Digging even deeper, the render back-end is made up of 16 render output units (ROPs), with 64 ROPs in total. The RX 480 and 580 boast only half of that, though it should also be noted that the GTX 1080 Ti packs 88 ROP units in its sleek, silvery shell. 

The texture blocks consist of 16 texture mapping units each. Of course, 16 texture mapping units times four texture blocks times four shader engines equals 256 texture mapping units in total. In comparison the RX 480/580 bear a total of 144 texture mapping units.

AMD claims that Vega’s high-bandwidth (HBM) cache controller has been rated to improve maximum frame rates by 50% and minimum frame rates by 100% over the previous generation with GDDR5. In an interview at GDC, AMD further explained that this tool increases effective memory size by mapping some into system RAM and smartly storing data on local memory.

We also know that the highest-end Vega GPU will contain the same amount of geometry engines for rendering polygons as the previous generation. However, these chips will be able to handle more than twice as many polygons per clock cycle, at 11, as the R9 Fury X’s four per clock.

This era of Vega GPUs will also ditch GDDR5 memory altogether for a new format known as HBM2, or high-bandwidth memory. AMD believes this decision will reduce the footprint of Vega graphics by 50%.

To that end, Vega chips will be more equipped to handle compute tasks than ever – specifically 8-bit, 16-bit, 32-bit or 64-bit operations in each clock cycle – the benefits of which will extend beyond video games.

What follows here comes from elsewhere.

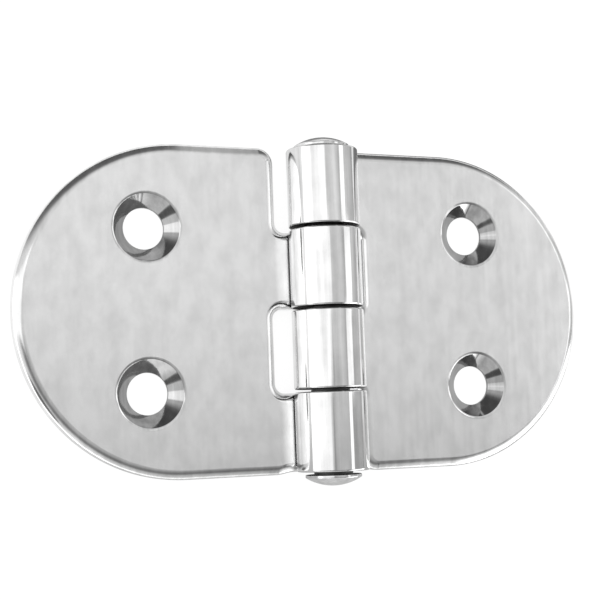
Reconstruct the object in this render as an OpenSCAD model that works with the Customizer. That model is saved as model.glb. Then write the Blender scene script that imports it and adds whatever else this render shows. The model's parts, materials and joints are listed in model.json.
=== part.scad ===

Finally, AMD’s new Pixel engine will debut in Vega, now moved to a client of the GPU’s L2 memory cache. This will enable it handle graphics workloads which perform frequent read-after-write operations with less overhead on the rest of the GPU.

(We've also seen that at least one of the Vega graphics cards uses an 8-pin and 6-pin power connector, as opposed to the R9 Fury X's dual 8-pins, according to PCWorld, but not from AMD.)